Using multiple encoders in the cloud minimizes latency and allows the use of servers that otherwise would not be able to keep up with a live feed.
Ultimately, the volume of servers in the cloud — even if the individual servers are slower — means that encoding processes can always keep up with live demands. If you wanted to set up an encoding infrastructure using a traditional model, you would need to invest in expensive high-performance machines or specialty hardware, each capable of processing the entire incoming video without real-time assistance. By taking advantage of the scalability of the cloud, we significantly reduce encoding costs.

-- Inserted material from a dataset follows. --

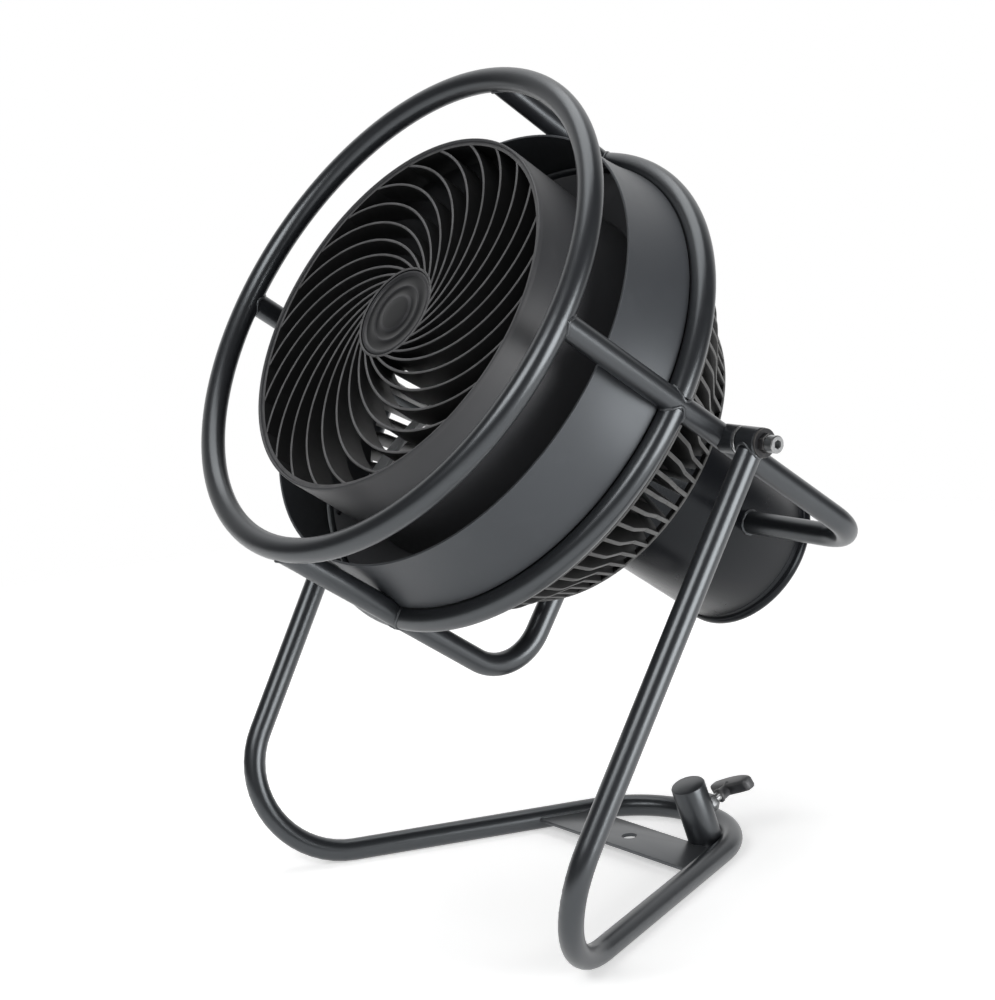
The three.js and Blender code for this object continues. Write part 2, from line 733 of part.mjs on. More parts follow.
// The point that lies one rib depth inside both edges at a corner.
function insideCorner(before, corner, after) {
  const first = edgeNormal(before, corner);
  const second = edgeNormal(corner, after);
  const reach = RIB_DEPTH / (1 + first.dot(second));
  return [corner[0] + reach * (first.x + second.x), corner[1] + reach * (first.y + second.y)];
}

// The rib's outer edge runs from the lip to the collar round the motor can, and its inner edge
// follows it one depth further in.
function ribOutline() {
  const top = [LIP_R - RIB_INSET, LIP_BACK + LIP_THICK / 2];
  const foot = [CAN_R + GAP + 1, COLLAR_BACK + COLLAR_OVERHANG];
  const topDepth = RIB_DEPTH / Math.abs(edgeNormal(top, REAR_CORNER).x);
  return [
    top,
    REAR_CORNER,
    REAR_BACK,
    foot,
    [foot[0], foot[1] + RIB_DEPTH],
    insideCorner(REAR_CORNER, REAR_BACK, foot),
    insideCorner(top, REAR_CORNER, REAR_BACK),
    [top[0] - topDepth, top[1]],
  ];
}

function rearRib(angle) {
  const shape = new THREE.Shape(ribOutline().map(([radius, station]) => new THREE.Vector2(radius, station)));
  const rib = slab(shape, -RIB_THICK / 2, RIB_THICK / 2).rotateX(Math.PI / 2);
  return rib.rotateZ(angle);
}

function grilleLug(angle) {
  const face = DUCT_REAR_STATION - GAP;
  const lug = cylinder(LUG_R, face - LUG_THICK, face, 16).translate(LUG_SCREW_RADIUS, 0, 0);
  return lug.rotateZ(radians(angle));
}

function rearGrille() {
  const front = DUCT_REAR_STATION - GAP;
  const rim = revolved([
    [REAR_RIM_R - REAR_RIM_WALL, LIP_BACK],
    [LIP_R, LIP_BACK],
    [LIP_R, LIP_BACK + LIP_THICK],
    [REAR_RIM_R, LIP_BACK + LIP_THICK],
    [REAR_RIM_R, front],
    [REAR_RIM_R - REAR_RIM_WALL, front],
  ], RIB_COUNT);
  const collarIn = CAN_R + GAP;
  const collarFront = COLLAR_BACK + RIB_DEPTH + 2 * COLLAR_OVERHANG;
  const collar = sleeve(collarIn, collarIn + COLLAR_WALL, COLLAR_BACK, collarFront, RIB_COUNT);
  const ribs = [];
  for (let i = 0; i < RIB_COUNT; i++) {
    ribs.push(rearRib(radians(RIB_PHASE_DEG) + (i * Math.PI * 2) / RIB_COUNT));
  }
  const whole = joined([rim, collar, ...ribs, ...LUG_ANGLES_DEG.map(grilleLug)]);
  const holes = lugScrewHoles(LUG_SCREW_R + GAP, front - LUG_THICK - 2, front + 5);
  const strutNotches = LOOPS.map((loop) => strutBar(loop, TUBE_R + GAP));
  return cutBy(whole, [...holes, ...strutNotches]);
}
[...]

Another advantage of stateless cloud encoding is that we can easily move workloads to alternate cloud providers since we don’t have specialized server requirements. With a network of 250+ Tbps of capacity, a multi-cloud approach offers inherent advantages.
Cost-effective live streaming
For live content producers, the technical considerations for preparing the live video for cloud streaming can present formidable obstacles. You’ll face various problems ranging from venue bandwidth limitations to complex questions surrounding encoders and streaming protocols. Although it doesn’t eliminate the need for some connectivity at the venue, a simplified workflow with reduced bandwidth requirements on the front end can dramatically reduce upfront and ongoing expenditures while delivering the high-quality, low-latency streams your viewers expect.